Experimentar ser aquilo que todos os ossinhos, tendões e bom senso
negam-me, foi certo.
A Cão riu-se porque sabe que não sou tão aventureira assim, que há uma
menina gigante em mim que tem medo do escuro.
Mas reinventar-me dá-me força e por isso foi um São João de pernas para o ar, a
40 metros de altura a bracejar loucamente para tentar encontrar organização na
desorganização de uma coreografia simples, que sem os pés na terra fica de tal
forma inexequível que parecia uma espécie de performance em pontas. Larguei uma
gargalhada, vi ao contrário a cidade iluminada, ouvi a música abafada pelo som
do motor da grua que nos içava, e tentei aproveitar aquele momento, sei que
fechei os olhos e cantarolei qualquer coisa ao som daquilo tudo! Confesso que
nos ensaios temi um pouco pela minha vida, confiar no material e nos espanhóis
que fechavam os arneses e os cintos com sorriso nos lábios a chamarem-nos “chica
e chicos” com uma leveza que nos faziam sentir que subir 40 metros é coisa de
meninos, não foi fácil agarrar essa confiança de actor circense que vê na
aventura o ar que respira! Com os ensaios o friozinho da barriga foi
desaparecendo e dar a tal volta, pôr a cabeça pendurada e os pés desapoiados a hesitar
no ar, fora do seu tão amado chão, foi tornando-se fácil.
Os tremores no último
ensaio tinham desaparecido e pendurar a cabeça era já um divertimento que se
avistava demasiado bom para acabar em poucas horas. E assim foi, o espectáculo
aconteceu à velocidade da luz, ainda bem que agarrei aqueles minutos em mim,
porque o tempo voou e a actriz circense em mim que gostou das acrobacias
extinguiu-se com as badaladas das 23 horas.

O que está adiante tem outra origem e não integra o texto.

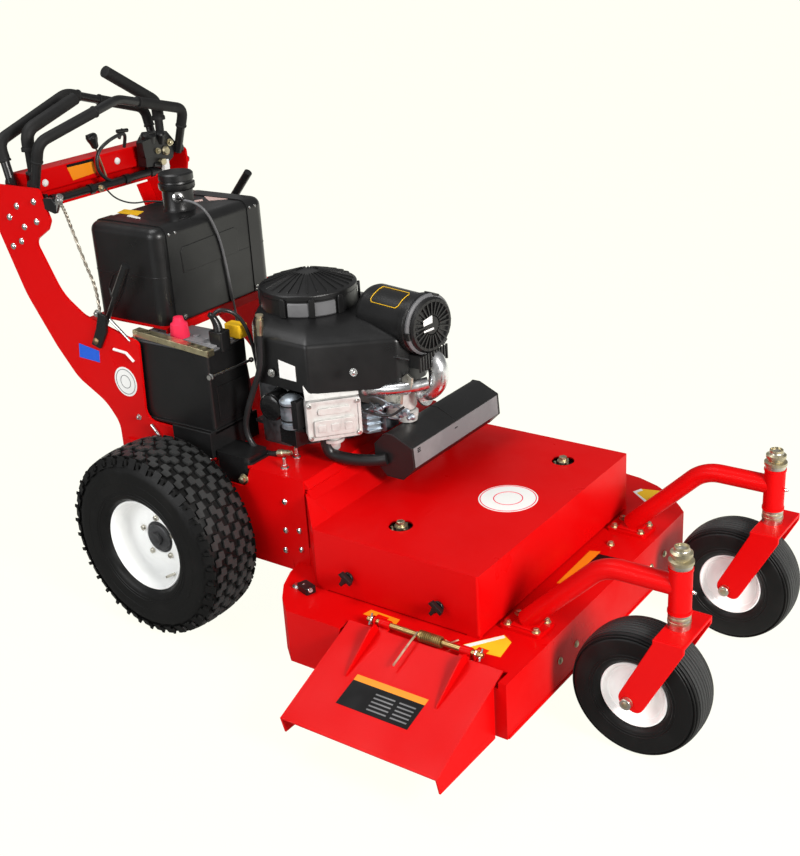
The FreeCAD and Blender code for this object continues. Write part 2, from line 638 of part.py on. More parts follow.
def deck_shell():
    """Pressed cutter deck, open below, with its discharge opening and two spindle housings."""
    body = new_body("deck_shell")
    plan_slab(body, "deckTop - deckSheet", "deckSheet", deck_outline(0.0))
    plan_slab(body, "deckFoot", "deckTop - deckSheet - deckFoot", deck_outline(0.0),
              deck_outline(S.deckSheet))
    outside = S.deckRight - S.deckSheet * 5
    mouth = sketch_on(body, "XY", "deckFoot")
    draw(mouth, box_points(S.chuteRear + S.chuteGap, outside, S.chuteFront - S.chuteGap,
                           S.deckRight + S.deckSheet * 10))
    pocket(body, mouth, "deckTop - deckSheet - deckFoot", flip=True)
    notch = sketch_on(body, "XY", "deckTop - mouthDrop")
    draw(notch, box_points(S.chuteRear - S.chuteGap, outside, S.chuteFront + S.chuteGap,
                           S.chuteHingeY - S.chuteDrop))
    pocket(body, notch, "mouthDrop + 5", flip=True)
    for x, y in ((S.spindleRightX, S.spindleRightY), (S.spindleLeftX, S.spindleLeftY)):
        above = sketch_on(body, "XY", "bladeLevel + bladeLift")
        draw_circle(above, x, y, S.housingRadius)
        pad(body, above, "coverFoot + 6 - bladeLevel - bladeLift")
        bore = sketch_on(body, "XY", "bladeLevel")
        draw_circle(bore, x, y, S.shaftRadius + S.pinGap)
        pocket(body, bore, "coverTop - bladeLevel", flip=True)
    hinge_y, hinge_z = S.chuteHingeY, S.chuteHingeZ
    round_end = S.chuteRod + 4
    for x in ("ribRear - knuckleGap - deckSheet", "ribFront + chuteSheet + knuckleGap"):
        ear = sketch_on(body, "YZ", x)
        draw(ear, [(hinge_y - round_end, hinge_z + round_end, 8), (hinge_y - round_end, S.deckTop + 2, 4),
                   (hinge_y + 24, S.deckTop - 2), (hinge_y + 46, S.deckTop - 2),
                   (hinge_y + 12, hinge_z + round_end, 8)])
        draw_circle(ear, hinge_y, hinge_z, S.chuteRod)
        pad(body, ear, "deckSheet")
    return body


def belt_cover():
    """Box cover over the blade belt, open below, with spindle holes and a tail that rises to the frame."""
    body = new_body("belt_cover")
    half = S.coverHalf
    plan_slab(body, "coverFoot", "coverTop - coverFoot",
              box_points(S.coverRear, -half, S.coverFront, half, 5))
    hollow = sketch_on(body, "XY", "coverFoot")
    wall = S.coverSheet
    draw(hollow, box_points(S.coverRear + wall, -half + wall, S.coverFront - wall, half - wall, 3))
    pocket(body, hollow, "coverTop - coverFoot - coverSheet", flip=True)
    for x, y in ((S.spindleRightX, S.spindleRightY), (S.spindleLeftX, S.spindleLeftY)):
        hole = sketch_on(body, "XY", "coverTop")
        draw_circle(hole, x, y, S.boltHole)
        pocket(body, hole, "coverSheet + 1")
    top = S.coverTop
    tail = [(S.coverRear + wall, top), (S.coverRear, top, 6), (S.tailBendX, S.tailBendZ, 12),
            (S.tailEndX, S.tailEndZ), (S.tailEndX - wall * 0.8, S.tailEndZ - wall * 0.6),
            (S.tailBendX - wall * 0.9, S.tailBendZ - wall * 0.9, 9), (S.coverRear, top - wall, 4),
            (S.coverRear + wall, top - wall)]
    side_slab(body, "tailHalf", "2 * tailHalf", tail)
    cheek = [(S.coverRear + wall, top), (S.coverRear, top), (S.tailBendX, S.tailBendZ),
             (S.tailEndX, S.tailEndZ),
             (S.tailEndX, S.tailFoot), (S.coverRear + wall, S.tailFoot)]
    for left in ("tailHalf", "-tailHalf + coverSheet"):
        side_slab(body, left, "coverSheet", cheek)
    for x in (S.coverRear, S.coverFront - 30):
        for y in (-half, half - 12):
            foot = sketch_on(body, "XY", "deckTop")
            draw(foot, box_points(x, y, x + 30, y + 12))
            pad(body, foot, "coverFoot + 4 - deckTop")
    return body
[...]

Cansada, com alguns hematomas na
cabeça (levei com a pata do cavalo), no sítio dos cintos (eu pedia para apertar
bem, não fosse ele ceder e eu pequena pluma não tinha trem de aterragem) e nas
pernas para subir e descer do bota-fumeiro, senti-me feliz por ter deixado a
aventura comandar os últimos 3 dias.
Coisas que ficam, a Cão sempre ao meu lado, não sei onde vai buscar aquilo nela, parece-me
sempre pequenina aos meus olhos e sossegada, e eu tento sempre protegê-la, mas
acho que é sempre ao contrário que as coisas acontecem. Não sei, mas não diz a
bota com a perdigota! É ela e o Hugo, como é que é possível?! Aquele senhor um
pouquinho saloio, com sotaque de Chaves ou algo assim, com um sinal de rotunda
(pequenina), com expressões caricatas, estava a coordenar os coros de crianças,
mas com tanta pinta e doçura que apaixonei-me por ele, aquele Hugo sensível que
encantava as crianças e elas a ele, foi belo! Queria ter-me aproximado, dar-lhe
um abraço e dizer-lhe que foi fantástico e eu adorei! Gosto de pessoas assim,
mágicas, com capacidades que eu não previ e não está lá à superfície, mas no intrínseco
de cada um!
Sem manjerico nem martelinhos, mas mui belo, guapo e cheio de risinhos!